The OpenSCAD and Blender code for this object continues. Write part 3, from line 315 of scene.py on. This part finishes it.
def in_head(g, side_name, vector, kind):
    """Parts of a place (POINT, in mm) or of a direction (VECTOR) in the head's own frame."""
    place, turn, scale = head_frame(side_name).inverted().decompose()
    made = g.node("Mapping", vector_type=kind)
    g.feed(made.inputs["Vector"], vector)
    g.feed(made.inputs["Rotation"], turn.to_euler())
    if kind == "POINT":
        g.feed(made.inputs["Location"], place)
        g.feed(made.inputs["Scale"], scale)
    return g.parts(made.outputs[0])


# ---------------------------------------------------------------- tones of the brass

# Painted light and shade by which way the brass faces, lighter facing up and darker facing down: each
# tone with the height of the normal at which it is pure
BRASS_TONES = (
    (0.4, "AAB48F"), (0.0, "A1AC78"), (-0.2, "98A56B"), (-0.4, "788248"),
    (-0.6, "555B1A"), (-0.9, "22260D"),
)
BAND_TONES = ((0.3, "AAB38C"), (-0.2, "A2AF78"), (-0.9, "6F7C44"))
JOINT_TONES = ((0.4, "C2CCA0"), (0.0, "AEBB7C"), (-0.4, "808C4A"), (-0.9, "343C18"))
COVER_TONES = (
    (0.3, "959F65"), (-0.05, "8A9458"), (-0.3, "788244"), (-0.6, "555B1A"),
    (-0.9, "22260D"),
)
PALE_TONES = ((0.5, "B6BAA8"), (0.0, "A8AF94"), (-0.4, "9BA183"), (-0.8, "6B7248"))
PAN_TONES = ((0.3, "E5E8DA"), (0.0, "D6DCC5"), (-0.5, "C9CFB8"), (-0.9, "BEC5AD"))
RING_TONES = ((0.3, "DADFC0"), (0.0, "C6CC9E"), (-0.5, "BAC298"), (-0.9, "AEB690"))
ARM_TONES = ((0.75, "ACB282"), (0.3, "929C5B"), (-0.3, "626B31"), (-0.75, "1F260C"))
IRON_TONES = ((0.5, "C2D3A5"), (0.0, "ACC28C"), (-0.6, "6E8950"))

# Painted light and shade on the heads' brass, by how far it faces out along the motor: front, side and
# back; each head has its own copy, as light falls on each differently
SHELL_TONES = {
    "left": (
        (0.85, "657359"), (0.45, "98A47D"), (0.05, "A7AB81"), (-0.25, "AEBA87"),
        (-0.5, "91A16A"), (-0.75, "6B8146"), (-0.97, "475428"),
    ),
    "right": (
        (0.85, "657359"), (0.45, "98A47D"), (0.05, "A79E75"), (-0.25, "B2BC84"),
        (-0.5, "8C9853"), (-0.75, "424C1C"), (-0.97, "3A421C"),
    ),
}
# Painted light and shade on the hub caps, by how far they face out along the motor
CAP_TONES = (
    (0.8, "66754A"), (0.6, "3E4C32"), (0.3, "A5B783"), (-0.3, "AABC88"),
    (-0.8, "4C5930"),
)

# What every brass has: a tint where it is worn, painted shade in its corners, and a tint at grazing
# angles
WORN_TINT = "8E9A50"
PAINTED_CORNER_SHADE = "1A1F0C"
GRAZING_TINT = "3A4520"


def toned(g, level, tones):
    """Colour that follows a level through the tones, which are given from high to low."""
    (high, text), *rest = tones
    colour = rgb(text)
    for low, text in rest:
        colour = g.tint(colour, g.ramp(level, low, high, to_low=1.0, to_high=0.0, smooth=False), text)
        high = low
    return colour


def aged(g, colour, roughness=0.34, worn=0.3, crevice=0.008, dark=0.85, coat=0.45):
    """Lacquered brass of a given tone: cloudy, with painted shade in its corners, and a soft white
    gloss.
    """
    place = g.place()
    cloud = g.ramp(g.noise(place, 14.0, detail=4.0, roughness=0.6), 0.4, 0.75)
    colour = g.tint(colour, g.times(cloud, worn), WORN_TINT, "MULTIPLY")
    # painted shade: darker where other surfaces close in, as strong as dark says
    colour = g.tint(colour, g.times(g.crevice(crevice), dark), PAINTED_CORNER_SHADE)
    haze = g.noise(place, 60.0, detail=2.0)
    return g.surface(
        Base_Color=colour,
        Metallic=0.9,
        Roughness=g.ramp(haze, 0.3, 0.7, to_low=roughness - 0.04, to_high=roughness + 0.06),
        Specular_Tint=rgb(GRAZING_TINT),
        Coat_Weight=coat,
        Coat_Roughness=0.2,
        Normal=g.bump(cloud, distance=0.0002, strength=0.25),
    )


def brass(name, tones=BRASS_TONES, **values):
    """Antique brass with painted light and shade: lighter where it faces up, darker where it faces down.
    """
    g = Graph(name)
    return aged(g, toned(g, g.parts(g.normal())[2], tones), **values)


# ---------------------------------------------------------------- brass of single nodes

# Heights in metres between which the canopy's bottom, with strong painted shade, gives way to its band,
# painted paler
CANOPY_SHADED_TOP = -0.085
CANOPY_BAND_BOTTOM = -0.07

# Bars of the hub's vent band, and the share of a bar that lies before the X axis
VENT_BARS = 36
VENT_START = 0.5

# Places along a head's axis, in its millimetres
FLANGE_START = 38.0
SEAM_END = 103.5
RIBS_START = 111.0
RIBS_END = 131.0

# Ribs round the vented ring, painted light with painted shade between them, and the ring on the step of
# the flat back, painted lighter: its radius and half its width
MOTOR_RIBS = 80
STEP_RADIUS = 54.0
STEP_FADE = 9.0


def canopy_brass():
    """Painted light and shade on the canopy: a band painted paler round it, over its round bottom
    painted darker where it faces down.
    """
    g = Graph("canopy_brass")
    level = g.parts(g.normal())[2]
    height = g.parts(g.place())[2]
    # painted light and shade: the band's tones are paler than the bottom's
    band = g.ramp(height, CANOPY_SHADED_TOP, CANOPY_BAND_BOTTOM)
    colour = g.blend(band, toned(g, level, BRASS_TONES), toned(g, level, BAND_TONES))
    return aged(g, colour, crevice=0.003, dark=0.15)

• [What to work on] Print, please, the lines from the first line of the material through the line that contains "of the brass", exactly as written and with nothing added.

• [Output of the task]
The OpenSCAD and Blender code for this object continues. Write part 3, from line 315 of scene.py on. This part finishes it.
def in_head(g, side_name, vector, kind):
    """Parts of a place (POINT, in mm) or of a direction (VECTOR) in the head's own frame."""
    place, turn, scale = head_frame(side_name).inverted().decompose()
    made = g.node("Mapping", vector_type=kind)
    g.feed(made.inputs["Vector"], vector)
    g.feed(made.inputs["Rotation"], turn.to_euler())
    if kind == "POINT":
        g.feed(made.inputs["Location"], place)
        g.feed(made.inputs["Scale"], scale)
    return g.parts(made.outputs[0])


# ---------------------------------------------------------------- tones of the brass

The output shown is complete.